Communion with Jacob

19. This morning as we walked into church and Steve walked to shuttle the kids to their Sunday School classes, Jacob slowed down in his pace and inquired “but isn’t today the last Sunday of the month???” “Yes! It has to be because it’s the 25th of November” he said aloud, confirming his own inquiry and thought that indeed it was the last Sunday. I knew exactly what would follow in conversation. He has been hoping, waiting, longing for the day that he could be a part of Communion with everyone else in the church body. And today was that day apparently, unbeknownst to Steve and I. We had put it off for awhile- always thinking that he was too young or perhaps he didn’t grasp its significance. I thank God for prompting Jacob’s heart; this was a yearning of Jacob’s heart to be in communion with the Lord. I thank God for the gift of His Holy Spirit that nudged Jacob and reminded him that today was the day. I love it that Jacob desires to grow in his faith and display his faith. So this morning Jacob sat with us through the worship songs, through the sermon and received into his 7-year old hands the Eucharist. Watching him hold the cracker and the cup of juice reminded me of a prayer I prayed many years ago. I prayed in earnestness when Steve and I were trying desperately to conceive a child, “Oh Lord, just as Hannah made a vow to you, saying ‘O Lord Almighty, if you will only look upon your servant’s misery and remember me, and not forget your servant but give her a son, then I will give him to the Lord for all the days of his life.'” (1 Samuel 1:11) The Lord gave us Jacob.
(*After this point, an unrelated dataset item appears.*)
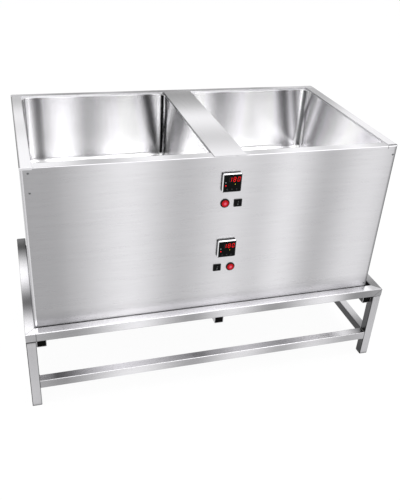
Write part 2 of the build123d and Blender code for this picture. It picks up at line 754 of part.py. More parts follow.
terminal_x, terminal_y = rim_right - terminal_place[0], casing_back - terminal_place[1]
terminal_top = base_top + terminal_size[2]
terminal_pitch = terminal_size[0] / terminal_poles
with BuildPart() as terminal_block:
    block((terminal_x - terminal_size[0] / 2, terminal_y - terminal_size[1] / 2, base_top),
          (terminal_x + terminal_size[0] / 2, terminal_y + terminal_size[1] / 2, terminal_top))
    with BuildSketch(Plane.XY.offset(terminal_top)):
        with Locations((terminal_x, terminal_y)):
            with GridLocations(terminal_pitch, terminal_size[1], terminal_poles, 2):
                Rectangle(terminal_slot[0], terminal_slot[1])
    extrude(amount=-terminal_slot[1], mode=Mode.SUBTRACT)
save("terminal_block", terminal_block)

# Cable entry
gland_plane = Plane(origin=(gland_x, casing_back, gland_z), x_dir=(1, 0, 0), z_dir=(0, 1, 0))
with BuildPart() as cable_gland:
    with BuildSketch(gland_plane):
        RegularPolygon(gland_flats / 2, 6, major_radius=False)
    extrude(amount=gland_flange_height)
    with BuildSketch(gland_plane):
        Circle(gland_dome_diameter / 2)
    extrude(amount=gland_reach)
    fillet(cable_gland.faces().sort_by(Axis.Y)[-1].edges(), radius=gland_dome_round)
    with BuildSketch(gland_plane):
        Circle(gland_thread_diameter / 2)
    extrude(amount=-gland_inside_length)
    with BuildSketch(gland_plane.offset(-gland_inside_length)):
        Circle(gland_bore_diameter / 2)
    extrude(amount=gland_inside_length + gland_reach, mode=Mode.SUBTRACT)
save("cable_gland", cable_gland)

with BuildPart() as gland_nut:
    with BuildSketch(gland_plane.offset(-sheet)):
        RegularPolygon(gland_nut_flats / 2, 6, major_radius=False)
        Circle(gland_thread_diameter / 2 + gland_hole_clearance, mode=Mode.SUBTRACT)
    extrude(amount=-gland_nut_thickness)
save("gland_nut", gland_nut)
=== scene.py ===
# %% [markdown]
# # A two-well wax dipping tank on its stand
# The real object is a box of brushed stainless sheet with two polished wells, two panel
# controllers, two red push buttons and two rocker switches, on a stand of welded square tube.
# The CAD model gives every size, so this lesson only dresses it: a studio, one material for
# each real finish, and the small trim that is too fine for the CAD.

import math

import bmesh
import bpy
from mathutils import Matrix, Vector
from mathutils.bvhtree import BVHTree


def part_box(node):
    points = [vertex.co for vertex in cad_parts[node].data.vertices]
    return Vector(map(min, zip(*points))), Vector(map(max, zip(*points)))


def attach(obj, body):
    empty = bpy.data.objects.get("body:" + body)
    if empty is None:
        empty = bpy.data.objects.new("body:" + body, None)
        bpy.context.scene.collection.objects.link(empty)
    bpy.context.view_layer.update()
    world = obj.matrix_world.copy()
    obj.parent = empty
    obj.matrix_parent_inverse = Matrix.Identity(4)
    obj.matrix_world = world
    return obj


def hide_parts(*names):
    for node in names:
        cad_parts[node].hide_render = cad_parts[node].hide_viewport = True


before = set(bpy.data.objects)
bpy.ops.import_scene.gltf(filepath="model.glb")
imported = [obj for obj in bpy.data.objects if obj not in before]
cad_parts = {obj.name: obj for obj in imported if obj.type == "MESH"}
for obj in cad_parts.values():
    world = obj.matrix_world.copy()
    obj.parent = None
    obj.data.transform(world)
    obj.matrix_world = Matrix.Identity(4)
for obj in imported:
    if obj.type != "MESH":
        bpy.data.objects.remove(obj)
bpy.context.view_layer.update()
MM = 0.001                       # the scene is in metres, the notes are in millimetres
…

And this morning I was reminded as my son yearned to be praising and worshiping God, that God also heard and answered my prayer when I dedicated Jacob to the Lord, before we even knew him as Jacob. Before he had even been knit together in my womb. I am thankful that our years of sadness of being childless could be celebrated today as I looked down upon my son’s hands carefully holding the elements of communion. Thank you Lord for him. Thank you for his heart. Thank you for already calling him unto you.